For SB 261 (immediate)
- Use CARBs Draft Checklist as the defacto structure for the 2026 climate-related financial risk report
- Align with existing TCFD/ISSB processes wehre possible to avoide duplicate work.
- Decide where the public report will live (website placement, governance around approvals)
For SB 253 (build the foundation)
- Inventory current Scope 1, 2 and 3 categories (e.g. purchased goods, use of sold products, transport) and start building data pipelines and controls.
- Evaluate whether existing tools/software can produce assurance-ready numbers once CARB finalizes details.
- Controls, assurance and documentation. Begin treating climate and emissions data like financial data; version-controlled methodologies, clear assumptions and evidence trails.
- Consider early discussions with auditors/assurance providers to understand readiness expectations and independence constraints
Legal and communications strategy
Prepare clear internal and external messaging on how disclosures are prepared and how uncertainties are handled
Track litigation and CARB workshops but avoid using lawsuits as a reasaon to stall no-regrets work.
How the California Disclosure Rules interact with ESG/SEC disclosure at a high level.
- California’s laws are now effectively the leading U.S. mandatory regime after the SEC climate rule stalled and is itself tied up in litigation.
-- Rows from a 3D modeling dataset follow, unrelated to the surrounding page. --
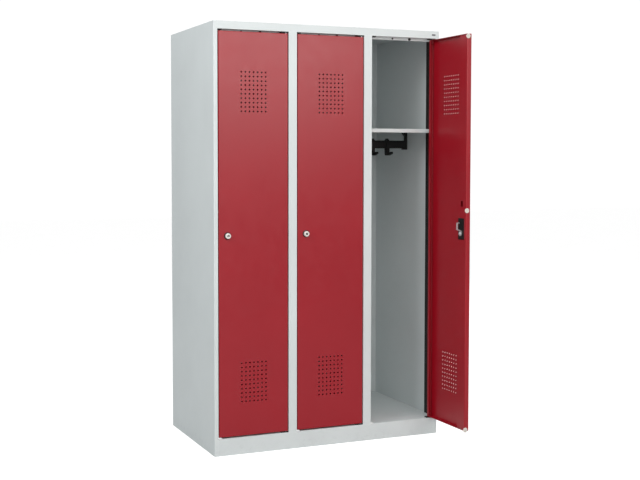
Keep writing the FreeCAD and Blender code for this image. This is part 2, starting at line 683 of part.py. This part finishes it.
def cam_blade(centre, near, far):
    """The cam's side outline, from its root past the crank to the bent end, as wide as its root."""
    low, high = CAM_CRANK
    turn = CAM_THICK - 0.2
    inner = CAM_REACH - CAM_THICK
    outline = [(near, 0), (near + CAM_THICK, 0), (near + CAM_THICK, low), (far + CAM_THICK, high),
               (far + CAM_THICK, CAM_REACH), (far - CAM_HOOK, CAM_REACH), (far - CAM_HOOK, inner),
               (far, inner), (far, high + turn), (near, low + turn)]
    x = centre.x - CAM_WIDTH / 2
    points = [Vector(x, setback(depth), centre.z + rise) for depth, rise in outline]
    return Part.Face(Part.makePolygon(points + points[:1])).extrude(X_AXIS * CAM_WIDTH)


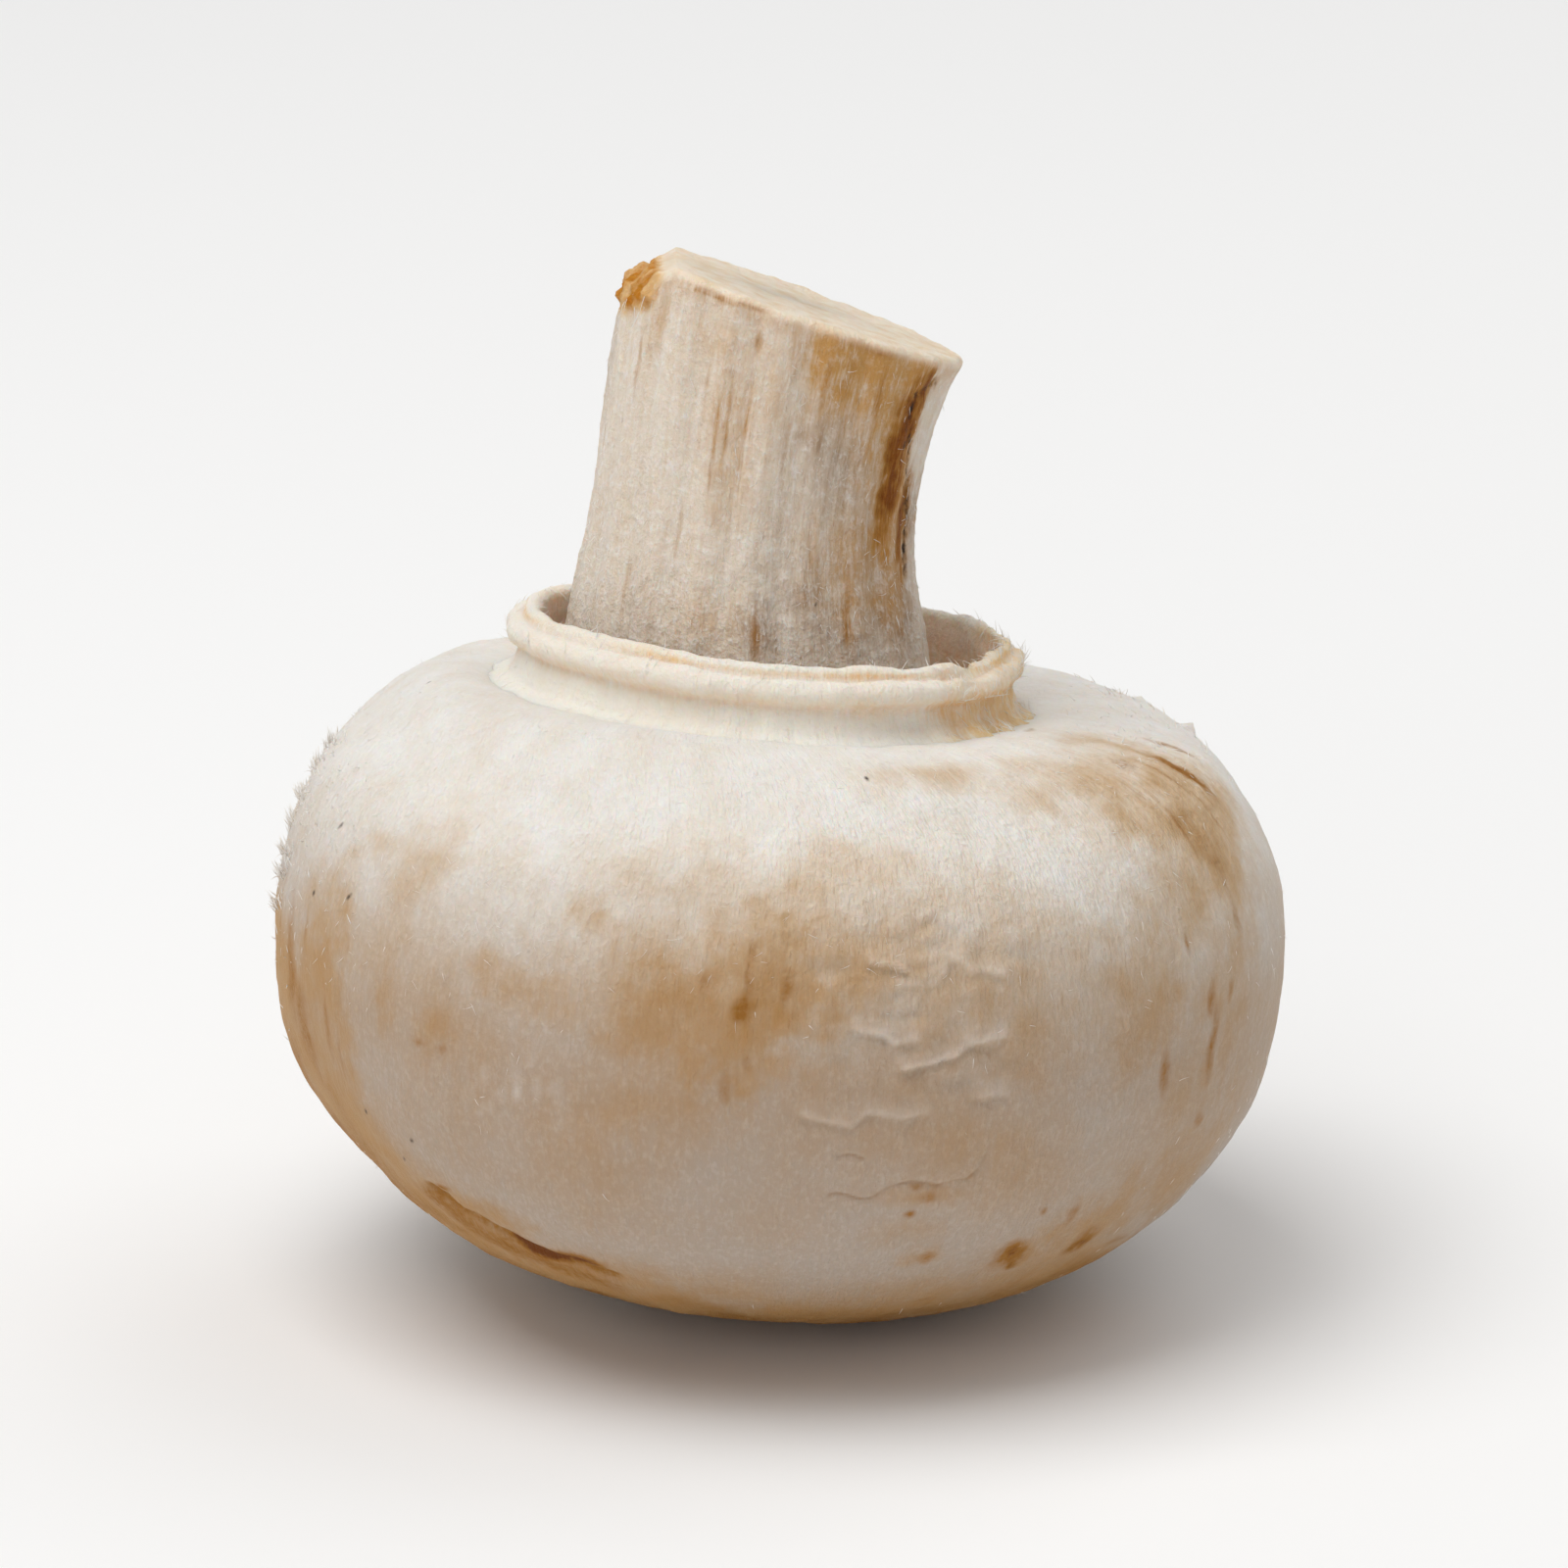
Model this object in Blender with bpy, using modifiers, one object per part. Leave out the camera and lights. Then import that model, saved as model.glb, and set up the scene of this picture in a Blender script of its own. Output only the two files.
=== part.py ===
"""A closed button mushroom that rests cap down on a table, with its cut stem up.

A mushroom grows as one piece: cap, torn veil and stem are one flesh, so it is one solid. Units are
metres and +Z is up. The origin is the middle of the small flat on which the cap rests. The mushroom
leans a little towards +X and +Y, because its stem grew off the middle of its cap.
"""

import math

import bmesh
import bpy
from mathutils import Matrix, Vector, noise

# Cap: heights are along the mushroom's own axis, from the crown that lies on the table
CAP_RADIUS = 0.0227
CAP_DEPTH_SHARE = 0.97
CROWN_HEIGHT = 0.0168
CROWN_FULLNESS = 2.28
CROWN_POINTS = 15
MARGIN_RADIUS = 0.0128
MARGIN_HEIGHT = 0.0108
MARGIN_FULLNESS = 2.15
MARGIN_POINTS = 11
MARGIN_TOP = CROWN_HEIGHT + MARGIN_HEIGHT

# Ring gap: the open groove between the stem and the collar of torn veil
GAP_DEPTH = 0.0016
GAP_FLOOR = MARGIN_TOP - GAP_DEPTH
GAP_HOLLOW = 0.0002

# Collar: the part of the veil that stayed on the cap, with an inner and a lower outer rolled lip
COLLAR_INNER_RADIUS = 0.0101
COLLAR_WALL = 0.00085
COLLAR_RADIUS = COLLAR_INNER_RADIUS + COLLAR_WALL
COLLAR_HEIGHT = 0.0028
COLLAR_SHIFT = 0.0004
LIP_RADIUS = 0.00046
LIP_POINTS = 6
INNER_LIP_SWEEP = (190, 15)
OUTER_LIP_SWEEP = (110, -80)
OUTER_LIP_DROP = 0.0006
OUTER_LIP_OVERHANG = 0.00013
WALL_WAIST = 0.0001
VALLEY_WIDTH = 0.0003
VALLEY_DEPTH = 0.00025

# Stem
STEM_BASE_RADIUS = 0.0085
STEM_WAIST_RADIUS = 0.0071
STEM_WAIST_SHARE = 0.6
STEM_CUT_RADIUS = 0.0072
STEM_TOP = 0.0455
STEM_POINTS = 9
WAIST_SHIFT = 0.0006
RIM_ROUNDING = 0.0004
RIM_POINTS = 3
CUT_FACE_RADII = (0.0026, 0.0050)
GAP_MIDDLE = (STEM_BASE_RADIUS + COLLAR_INNER_RADIUS) / 2

# Knife cut: an oblique plane whose rim flares on its low side and is broken down on its high side
CUT_SLOPE_X = -0.26
CUT_SLOPE_Y = -0.045
CHIP_START = -0.0050
CHIP_SLOPE = 0.75
FLARE = 0.0010
FLARE_REACH = 0.0022

# Growth: the stem and the margin beside it sit off the cap's axis and lean, the cap swells unevenly
STEM_OFFSET = Vector((-0.0019, 0.0, 0.0))
STEM_LEAN_RIGHT = math.radians(2.0)
STEM_LEAN_BACK = math.radians(4.5)
LEAN_RADIUS = 0.0125
SHOULDER_RADIUS = 0.0195
SWELLING = 0.00055
SWELLING_SCALE = 75.0
SWELLING_PLACE = Vector((3.1, 7.7, 1.3))
SWELLING_FADE = 0.006
STEM_RIB = 0.00010
STEM_RIBS = 19
RIB_FADE = 0.33
COLLAR_WAVE = 0.00018
COLLAR_WAVES = ((2.0, 0.5, 1.0), (5.0, 1.0, 0.6))
COLLAR_WAVE_RISE = 0.5

# Pose on the table
LEAN_RIGHT = math.radians(3.0)
LEAN_BACK = math.radians(3.0)
REST_CUT = 0.00045
TURN_STEPS = 80
MERGE_DISTANCE = 0.00002

FLESH_COLOUR = (0.80, 0.72, 0.61, 1.0)
FLESH_ROUGHNESS = 0.7


def smooth(share):
    """A share from 0 to 1 that starts and ends gently."""
    share = min(1.0, max(0.0, share))
    return share * share * (3.0 - 2.0 * share)


def arc(centre, radius, start, end, count):
    """Points on an arc in the profile plane, as (radius from the axis, height), angles in degrees."""
    points = []
    for index in range(count):
        angle = math.radians(start + (end - start) * index / (count - 1))
        points.append((centre[0] + radius * math.cos(angle), centre[1] + radius * math.sin(angle)))
    return points


def stem_radius(share):
    """The stem's radius from its root, at share 0, past its waist to the cut, at share 1."""
    if share < STEM_WAIST_SHARE:
        narrowing = smooth(share / STEM_WAIST_SHARE)
        return STEM_BASE_RADIUS + (STEM_WAIST_RADIUS - STEM_BASE_RADIUS) * narrowing
    widening = smooth((share - STEM_WAIST_SHARE) / (1.0 - STEM_WAIST_SHARE))
    return STEM_WAIST_RADIUS + (STEM_CUT_RADIUS - STEM_WAIST_RADIUS) * widening


def stem_outline():
    """From the middle of the cut, over its rim and down the stem to its root."""
    side_top = STEM_TOP - RIM_ROUNDING
    points = [(0.0, STEM_TOP)]
    points += [(radius, STEM_TOP) for radius in CUT_FACE_RADII]
    points += arc((STEM_CUT_RADIUS - RIM_ROUNDING, side_top), RIM_ROUNDING, 90, 0, RIM_POINTS)
    for index in range(1, STEM_POINTS + 1):
        share = 1.0 - index / STEM_POINTS
        points.append((stem_radius(share), GAP_FLOOR + (side_top - GAP_FLOOR) * share))
    return points


def collar_outline():
    """From the bottom of the ring gap, up the collar's inner wall, over its two lips and down outside."""
    lip_height = MARGIN_TOP + COLLAR_HEIGHT
    points = [
        (GAP_MIDDLE, GAP_FLOOR - GAP_HOLLOW),
        (COLLAR_INNER_RADIUS - WALL_WAIST, GAP_FLOOR + GAP_HOLLOW),
        (COLLAR_INNER_RADIUS + WALL_WAIST, (GAP_FLOOR + lip_height) / 2),
    ]
    points += arc((COLLAR_INNER_RADIUS + LIP_RADIUS, lip_height), LIP_RADIUS, *INNER_LIP_SWEEP, LIP_POINTS)
    outer_lip = (COLLAR_RADIUS + OUTER_LIP_OVERHANG, lip_height - OUTER_LIP_DROP)
    points += arc(outer_lip, LIP_RADIUS, *OUTER_LIP_SWEEP, LIP_POINTS)
    points.append((COLLAR_RADIUS, (MARGIN_TOP + lip_height) / 2))
    points.append((COLLAR_RADIUS + WALL_WAIST, MARGIN_TOP))
    points.append((COLLAR_RADIUS + VALLEY_WIDTH, MARGIN_TOP - VALLEY_DEPTH))
    return points


def cap_outline():
    """From beside the collar, over the rolled-in margin and the widest line, down to the crown."""
    points = []
    for index in range(MARGIN_POINTS):
        angle = math.radians(90.0 - 90.0 * index / MARGIN_POINTS)
        across = math.cos(angle) ** (2.0 / MARGIN_FULLNESS)
        up = math.sin(angle) ** (2.0 / MARGIN_FULLNESS)
        radius = MARGIN_RADIUS + (CAP_RADIUS - MARGIN_RADIUS) * across
        points.append((radius, CROWN_HEIGHT + MARGIN_HEIGHT * up))
    for index in range(CROWN_POINTS):
        angle = math.radians(90.0 * index / CROWN_POINTS)
        across = math.cos(angle) ** (2.0 / CROWN_FULLNESS)
        down = math.sin(angle) ** (2.0 / CROWN_FULLNESS)
        points.append((CAP_RADIUS * across, CROWN_HEIGHT * (1.0 - down)))
    points.append((0.0, 0.0))
    return points


def turned_mesh(outline):
    """The outline turned once round the mushroom's axis, as a closed mesh."""
    profile = bpy.data.meshes.new("profile")
    edges = [(index, index + 1) for index in range(len(outline) - 1)]
    profile.from_pydata([(radius, 0.0, height) for radius, height in outline], edges, [])
    lathe = bpy.data.objects.new("lathe", profile)
    bpy.context.collection.objects.link(lathe)
    turn = lathe.modifiers.new("turn", "SCREW")
    turn.steps = TURN_STEPS
    turn.render_steps = TURN_STEPS
    turn.use_merge_vertices = True
    turn.merge_threshold = MERGE_DISTANCE
    graph = bpy.context.evaluated_depsgraph_get()
    mesh = bpy.data.meshes.new_from_object(lathe.evaluated_get(graph))
    bpy.data.objects.remove(lathe)
    bpy.data.meshes.remove(profile)
    return mesh


def cut_height(x, y):
    """How far the knife cut lies above or below the stem's top at this place."""
    rise = CUT_SLOPE_X * x + CUT_SLOPE_Y * y
    if x < CHIP_START:
        rise -= CHIP_SLOPE * (CHIP_START - x)
    return rise


def grown_stem(point):
    """A stem point with the waist, the ribs, the flared rim and the oblique cut."""
    share = (point.z - GAP_FLOOR) / (STEM_TOP - GAP_FLOOR)
    angle = math.atan2(point.y, point.x)
    radius = math.hypot(point.x, point.y)
    edge = smooth(radius / STEM_WAIST_RADIUS)
    flare = FLARE * max(0.0, math.cos(angle)) ** 2 * math.exp((point.z - STEM_TOP) / FLARE_REACH)
    rib = STEM_RIB * math.sin(STEM_RIBS * angle) * smooth(share / RIB_FADE)
    radius += edge * (flare + rib)
    x = radius * math.cos(angle)
    y = radius * math.sin(angle)
    height = point.z + smooth(share) * cut_height(x, y)
    waist = -WAIST_SHIFT * math.sin(math.pi * min(1.0, max(0.0, share)))
    return Vector((x + waist, y, height))


def grown_collar(point):
    """A collar point with the veil's uneven edge."""
    angle = math.atan2(point.y, point.x)
    outward = Vector((math.cos(angle), math.sin(angle), 0.0))
    wave = sum(share * math.sin(count * angle + start) for count, start, share in COLLAR_WAVES)
    wave *= COLLAR_WAVE
    return point + outward * wave + Vector((COLLAR_SHIFT, 0.0, COLLAR_WAVE_RISE * wave))


def grown_cap(point):
    """A cap point with the slow swellings of a grown cap."""
    outward = Vector((point.x, point.y, point.z - CROWN_HEIGHT)).normalized()
    swelling = SWELLING * noise.noise(point * SWELLING_SCALE + SWELLING_PLACE)
    from_margin = smooth((math.hypot(point.x, point.y) - MARGIN_RADIUS) / SWELLING_FADE)
    near_crown = smooth(1.0 - point.z / CROWN_HEIGHT)
    moved = point + outward * swelling * max(from_margin, near_crown)
    moved.y *= CAP_DEPTH_SHARE
    return moved


def off_centre(point):
    """Moves and leans the stem, the collar and the margin beside them off the cap's axis."""
    radius = math.hypot(point.x, point.y)
    leaning = smooth((point.z - CROWN_HEIGHT) / MARGIN_HEIGHT)
    leaning *= smooth((SHOULDER_RADIUS - radius) / (SHOULDER_RADIUS - LEAN_RADIUS))
    hub = Vector((0.0, 0.0, MARGIN_TOP))
    lean = Matrix.Rotation(STEM_LEAN_RIGHT * leaning, 3, "Y")
    lean = lean @ Matrix.Rotation(-STEM_LEAN_BACK * leaning, 3, "X")
    return hub + lean @ (point - hub) + STEM_OFFSET * leaning


def grow(mesh):
    """Gives the turned mesh the uneven shape of a grown mushroom."""
    for vertex in mesh.vertices:
        point = vertex.co.copy()
        radius = math.hypot(point.x, point.y)
        if point.z > GAP_FLOOR and radius < GAP_MIDDLE:
            point = grown_stem(point)
        elif point.z > MARGIN_TOP and radius < MARGIN_RADIUS:
            point = grown_collar(point)
        else:
            point = grown_cap(point)
        vertex.co = off_centre(point)


def stand_on_table(mesh):
    """Leans the mushroom and lowers it until the table would take REST_CUT off its crown."""
    mesh.transform(Matrix.Rotation(LEAN_RIGHT, 4, "Y") @ Matrix.Rotation(-LEAN_BACK, 4, "X"))
    lowest = min(vertex.co.z for vertex in mesh.vertices)
    mesh.transform(Matrix.Translation((0.0, 0.0, -lowest - REST_CUT)))


def flatten_rest(mesh):
    """Cuts the crown at the table's plane, closes the cut with one flat face and centres that."""
    shape = bmesh.new()
    shape.from_mesh(mesh)
    everything = shape.verts[:] + shape.edges[:] + shape.faces[:]
    cut = bmesh.ops.bisect_plane(
        shape, geom=everything, dist=MERGE_DISTANCE, plane_co=(0, 0, 0), plane_no=(0, 0, -1), clear_outer=True
    )
    rim = [item for item in cut["geom_cut"] if isinstance(item, bmesh.types.BMEdge)]
    corners = {corner for edge in rim for corner in edge.verts}
    centre = sum((corner.co for corner in corners), Vector()) / len(corners)
    bmesh.ops.contextual_create(shape, geom=rim)
    bmesh.ops.recalc_face_normals(shape, faces=shape.faces[:])
    shape.to_mesh(mesh)
    shape.free()
    mesh.transform(Matrix.Translation((-centre.x, -centre.y, 0.0)))


def flesh_material():
    """The pale, dull flesh that the whole mushroom is made of."""
    material = bpy.data.materials.new("flesh")
    material.use_nodes = True
    shader = material.node_tree.nodes["Principled BSDF"]
    shader.inputs["Base Color"].default_value = FLESH_COLOUR
    shader.inputs["Roughness"].default_value = FLESH_ROUGHNESS
    shader.inputs["Metallic"].default_value = 0.0
    return material


def make_mushroom():
    """The mushroom as one solid, in a collection of its own."""
    mesh = turned_mesh(stem_outline() + collar_outline() + cap_outline())
    grow(mesh)
    stand_on_table(mesh)
    flatten_rest(mesh)
    mesh.name = "mushroom"
    mesh.materials.append(flesh_material())
    mesh.shade_smooth()
    mushroom = bpy.data.objects.new("mushroom", mesh)
    collection = bpy.data.collections.new("button_mushroom")
    bpy.context.scene.collection.children.link(collection)
    collection.objects.link(mushroom)


for old in list(bpy.data.objects):
    bpy.data.objects.remove(old)
make_mushroom()
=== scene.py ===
import math

import bpy
import numpy as np
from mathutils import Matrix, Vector, noise


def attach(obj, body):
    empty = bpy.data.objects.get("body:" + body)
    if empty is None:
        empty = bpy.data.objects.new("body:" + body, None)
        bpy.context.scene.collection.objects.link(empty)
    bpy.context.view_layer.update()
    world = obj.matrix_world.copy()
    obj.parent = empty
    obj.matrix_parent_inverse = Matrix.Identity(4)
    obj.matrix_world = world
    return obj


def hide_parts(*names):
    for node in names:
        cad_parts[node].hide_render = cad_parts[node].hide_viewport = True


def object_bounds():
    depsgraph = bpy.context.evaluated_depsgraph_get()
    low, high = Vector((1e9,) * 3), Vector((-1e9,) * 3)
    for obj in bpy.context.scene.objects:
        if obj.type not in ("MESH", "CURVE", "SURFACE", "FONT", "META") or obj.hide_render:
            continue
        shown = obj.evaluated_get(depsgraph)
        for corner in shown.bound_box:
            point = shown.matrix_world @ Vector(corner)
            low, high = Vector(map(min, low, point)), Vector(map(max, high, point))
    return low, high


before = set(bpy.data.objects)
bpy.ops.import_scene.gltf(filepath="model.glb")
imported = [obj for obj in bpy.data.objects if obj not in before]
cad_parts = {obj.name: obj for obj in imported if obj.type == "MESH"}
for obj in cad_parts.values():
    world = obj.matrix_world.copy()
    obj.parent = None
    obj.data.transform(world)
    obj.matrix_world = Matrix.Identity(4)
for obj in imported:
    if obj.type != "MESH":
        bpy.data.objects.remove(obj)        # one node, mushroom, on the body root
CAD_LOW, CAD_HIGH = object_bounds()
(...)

Ensure board/management understands that California plus CRSD plus ISSB are converging into an effective global baseline.
- Many commentaries are recommending multinational companies treat CA and EU CSRD and IFRS S1/S2 as the combined baseline for climate and carbon reporting–even if the CA rules are ultimately narrowed by courts–because the systems build and controls work will be largely reusable.